Tom Courtenay’s the father who’s neglected his family. What did Robert Carlyle – he who used to be Hamish MacBeth and was then in The Full Monty – say about him?

"The only thing he cares about - - dramatic pause – is himself!"

And Tom’s playing Professor Morrison who gave the Awful Warning that the storm was going to be far worse than anyone suspected. Anyone suspected, that is, except me. And anyone else watching, obviously. At the start of the programme Tom was at his grand-daughter’s christening in what I think – though it may have been too subtle – was a kind of metaphor - - christening - - water - - geddit?

Let’s have a few more lines from it, shall we?
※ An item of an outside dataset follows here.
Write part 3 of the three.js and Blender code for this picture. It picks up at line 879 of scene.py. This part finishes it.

"Sir, with all due respect, this storm is not behaving within expected parameters."

"Why weren’t we given any warning?"

"When this gets out there’s going to be panic on an unprecedented scale."
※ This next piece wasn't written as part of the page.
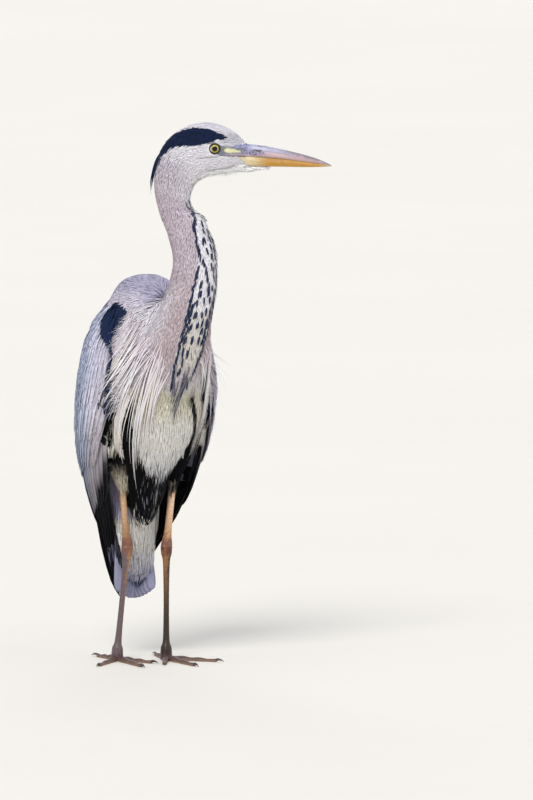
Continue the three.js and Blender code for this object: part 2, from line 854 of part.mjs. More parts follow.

"I never believed this could happen!"

I’m not giving you any more. Every line’s like that. I can’t write them down fast enough. Did I mention the dramatic music that never stops for a moment? Did I mention how the picture freezes on a close-up of, say, Hercule Poirot, and says things like:

“Scotland Yard. 9.58am.”

Nigel Planer’s in it too, he who was the long-haired hippie in The Young Ones.

In response to ""So the worst of it’s over?" he replied

"I believe so."

Well, we didn’t believe so. There are hours and cruel, interminable hours of it to go. It carries on tomorrow night. As I write Robert Carlyle and some American bird have jumped off the Thames Barrier and are floundering around in the water. People are panicking all over the country. I expect they’re trying to get away from their television sets and start playing Scrabble instead..

As a movie, it’s certainly a disaster. This has been Daphne watching it, so you don’t have to, and writing this on the laptop in front of the television, because I couldn’t wait until the end to slag it off.

Let us think of better films. May the Fourth be with you.